Patronlar her türlü yolu kullanarak işçileri baskı altına almaya çalışırlar. Çıkıp karşımıza utanmadan “biz bir aileyiz derler.” Ancak ücret konusuna gelince nedense aile olduğumuzu unuturlar. Patron güdümlü sendikalar ise işçi sendikası maskesi altında sermayeye hizmet eder, mücadeleci işçilere engel olurlar.
Örgütsüz işçiler, haklarının yendiğini bilseler dahi buna karşı ne yapabileceklerini bilemezler. Denize düşen yılana sarılır misali hakkını arayacağını düşündüğü devletin bazı kurumlarına başvurur. Bu şekilde hakkını alacağını zanneder. Ancak şunu bilmez; bu ülkeyi patronlar yönetiyorsa bu kurumları da patronlar yönetiyordur.
Bizim fabrikada uzun zamandır maaşlar geç ödeniyor, mesailer zorunlu tutuluyor, yemekler kötü, tuvaletler kilitleniyor. Bazı arkadaşlar bu sorunların çözümü için Çalışma Bakanlığını aradılar, bazıları da sendikayı konfederasyona şikâyet etti. Fakat bizim patron hükümetin has adamlarından, sendika ve bağlı olduğu konfederasyon ise hükümetin bir örgütü gibi çalışıyor. Bu şikâyetler sonucunda bakanlıktan ses seda çıkmadı. Sendika ise birkaç teskin edici konuşmadan başka bir şey yapmadı.
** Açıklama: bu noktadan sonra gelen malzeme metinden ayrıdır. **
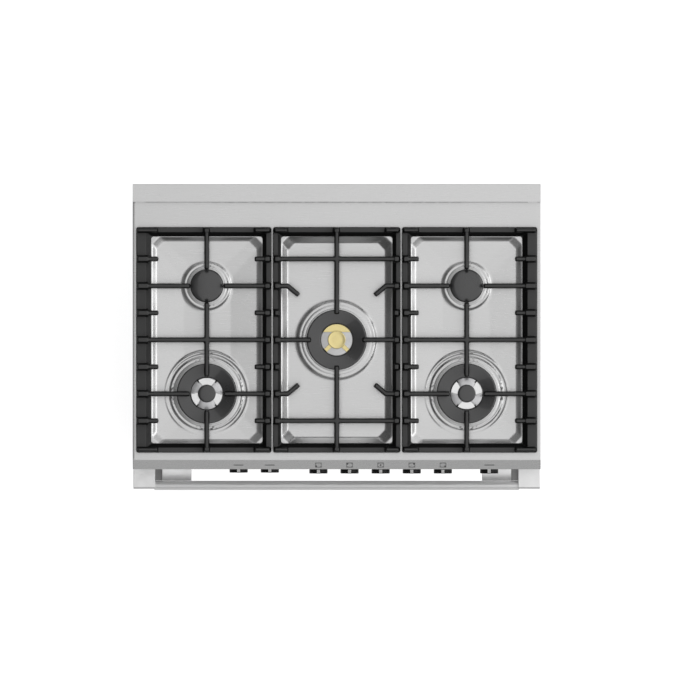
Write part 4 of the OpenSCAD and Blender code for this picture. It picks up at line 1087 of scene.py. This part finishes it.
def make_door():
    skin = Shape()
    half, z0, z1 = DOOR_HI[0], DOOR_LO[2], DOOR_HI[2]
    frame_plate(skin, half, z0, z1, *WINDOW, DOOR_Y, DOOR_Y + 2)
    back, deep = DOOR_Y + 1.5, DOOR_HI[1]
    for x0, x1 in ((-half, -half + 2), (half - 2, half)):
        prism(skin, block(x0, x1, back, deep), "z", z0 + 3, z1 - 3)
    prism(skin, block(-half + 3, half - 3, back, deep), "z", z1 - 2, z1)
    notch0, notch1 = 374.0, 390.0
    for x0, x1 in ((-half + 3, -notch1), (-notch0, notch0), (notch1, half - 3)):
        prism(skin, block(x0, x1, back, deep), "z", z0, z0 + 2)
    piece("door_skin", skin, "door", "door", ["door_outer_panel"], bevel=0.8, sharp=35)
    low, high = box_mm("door_outer_glass")
    glass = Shape()
    prism(glass, round_corners(block(low[0], high[0], low[2], high[2]), 16), "y", low[1] + 0.1, high[1])
    piece("door_window_glass", glass, "dark_glass", "door", ["door_outer_glass"], bevel=0.4)
    border = Shape()
    frame_plate(border, high[0], low[2], high[2], WINDOW[0] - 42, WINDOW[1] + 38, WINDOW[2] - 38,
                high[1] + 0.1, high[1] + 0.5, 16.0, 20.0)
    piece("window_print_border", border, "frit_and_slot_shade", "door")


# ---- body parts that show from the sides

def make_sides():
    low, high = box_mm("side_panels")
    y0, y1 = low[1], high[1]
    sheet, flange = HALF_W - 1.5, HALF_W - 22.0
    outline = [(HALF_W, y0), (HALF_W, y1), (flange, y1), (flange, y1 - 1.5), (sheet, y1 - 1.5),
               (sheet, y0 + 1.5), (flange, y0 + 1.5), (flange, y0)]
    shape = Shape()
    prism(shape, round_corners(outline, [1.4, 1.4, 0, 0, 0, 0, 0, 0], 4), "z", low[2], high[2])
    shape.mirrored_x()
    piece("folded_side_panels", shape, "side", BODY, ["side_panels"], bevel=0.3)
    ribs = Shape()
    for z in np.linspace(low[2] + 120, high[2] - 120, 3):
        prism(ribs, round_corners(block(y0 + 60, y1 - 60, z - 9, z + 9), 8), "x", HALF_W - 0.9, HALF_W - 0.1)
    ribs.mirrored_x()
    piece("side_panel_ribs", ribs, "side", BODY, bevel=0.5)


def make_legs():
    low, high = box_mm("legs")
    foot_r = 22.0
    foot = [(0, 0), (20.5, 0), (22, 1.2), (22, 7), (20.5, 9), (15.5, 10), (15, 15), (13, 16.5), (6, 17),
            (6, 19)]
    thread = [(6.0 if k % 2 else 5.2, 19 + k * 1.25) for k in range(49)]
    collar = [(0, 92), (18.6, 92), (19, 93), (19, 104), (18, 105), (0, 105)]
    shape = Shape()
    for x in (low[0] + foot_r, high[0] - foot_r):
        for y in (low[1] + foot_r, high[1] - foot_r):
            lathe(shape, foot, (x, y, 0), steps=48)
            lathe(shape, thread, (x, y, 0), steps=32)
            prism(shape, arc(x, y, 18, 30, 390, 6)[:-1], "z", 81, 92)
            lathe(shape, collar, (x, y, 0), steps=48)
    piece("levelling_legs", shape, "leg", BODY, ["legs"], sharp=40)


# CAD nodes that are shown as they are, by material
KEPT = {
    "zinc": "back_panel base_tray", "zinc_cast": "gas_regulator", "frame": "front_frame",
    "plated": "gas_manifold oven_burners fan_blade flue_duct door_hinge_arms door_hinge_channels "
              "panel_screws",
    "valve_brass": "gas_valves valve_stem_1 valve_stem_2 valve_stem_3 valve_stem_4 valve_stem_5",
    "alu_tube": "burner_tubes", "alu_cup": "burner_cups", "ceramic": "igniters",
    "white_plastic": "spark_module", "plastic": "oven_switches cord_gland",
    "oven": "oven_liner oven_floor fan_cover door_inner_panel", "motor": "fan_motor", "lamp": "oven_lamp",
    "chrome": "rack_guides oven_racks", "wool": "insulation", "rubber": "door_gasket", "kick": "kick_plate",
    "clear_glass": "door_inner_glass",
}


def make_kept():
    for material, nodes in KEPT.items():
        for node in nodes.split():
            keep(node, material)


# ---- floor, light and camera

def make_stage():
    mesh = bpy.data.meshes.new("floor")
    mesh.from_pydata([(x, y, -0.0005) for x, y in block(-30, 30, -30, 30)], [], [[0, 1, 2, 3]])
    floor = new_object("floor", mesh)
    mat, tree = shader("pale_floor", grey(0.86), 0.0, 0.9)
    sockets(tree)["Emission Color"].default_value = (1, 1, 1, 1)
    sockets(tree)["Emission Strength"].default_value = 0.75
    floor.data.materials.append(mat)
    floor.visible_glossy = False


def area_light(name, place_at, aim, size, radiance):
    """A soft rectangular light. Its power gives the stated radiance over its face."""
    data = bpy.data.lights.new(name, "AREA")
    data.shape = "RECTANGLE"
    data.size, data.size_y = size
    data.energy = radiance * math.pi * size[0] * size[1]
    light = new_object(name, data)
    light.location = place_at
    light.rotation_mode = "QUATERNION"
    light.rotation_quaternion = (Vector(aim) - Vector(place_at)).to_track_quat("-Z", "Y")
    light.visible_camera = False


def make_lights():
    world = bpy.data.worlds.new("studio")
    bpy.context.scene.world = world
    world.use_nodes = True
    tree = world.node_tree
    coords = tree.nodes.new("ShaderNodeTexCoord")
    split = tree.nodes.new("ShaderNodeSeparateXYZ")
    height = tree.nodes.new("ShaderNodeMapRange")
    height.inputs["From Min"].default_value = -0.75
    height.inputs["From Max"].default_value = -0.05
    tree.links.new(coords.outputs["Generated"], split.inputs[0])
    tree.links.new(split.outputs["Z"], height.inputs["Value"])
    shade = ramp(tree, height.outputs["Result"], [(0.0, grey(0.55)), (1.0, grey(0.20))])
    tree.links.new(shade, tree.nodes["Background"].inputs["Color"])
    area_light("overhead", (1.9, 0, 6.0), (1.9, 0, 0.9), (6.6, 8), 0.79)
    area_light("right_key", (5.3, 1.8, 3.0), (0, 1.8, 3.0), (7, 6.0), 1.10)
    area_light("right_high", (4.9, 0, 4.6), (0, 0, 0.9), (6, 2.6), 0.9)
    area_light("front_fill", (0, -6.0, 1.2), (0, 0, 1.2), (8, 2.4), 0.36)
    area_light("front_high", (0, -5.4, 5.2), (0, -0.3, 0.8), (6, 2.4), 0.22)
    area_light("back_fill", (0, 6.0, 2.3), (0, 0, 2.3), (8, 4.4), 0.70)


FRAME_WIDTH = 1.512
CAMERA_AIM = (0.0018, -0.0004)
CAMERA_RISE = 58.0
SENSOR = 36.0


def make_camera():
    data = bpy.data.cameras.new("camera")
    data.sensor_width = SENSOR
    data.lens = SENSOR * (CAMERA_RISE - TOP_Z * MM) / FRAME_WIDTH
    data.clip_start = 1.0
    data.clip_end = 200.0
    camera = new_object("camera", data)
    camera.location = (*CAMERA_AIM, CAMERA_RISE)
    bpy.context.scene.camera = camera


for make in (make_stage, make_lights, make_camera, make_worktop, make_grates, make_burners,
             make_flame_rings, make_brass, make_trim, make_panel, make_marks, make_knobs,
             make_handle, make_door, make_sides, make_legs, make_kept):
    make()
bpy.context.scene.view_settings.view_transform = "Standard"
İşte biz işçilerin bugün asıl sorunu budur: Kendimize ve işçi arkadaşlarımıza güvenmeyip, bir domuz topu gibi birleşip bizi sömürenlerden medet ummak! Sorunlarımızın çözümü için bize yardım edecek olanlar bizi sömüren patronlar sınıfı değildir. Biz işçiler ancak kendi gücümüze ve örgütlülüğümüze güvenirsek sorunlarımızı çözebiliriz.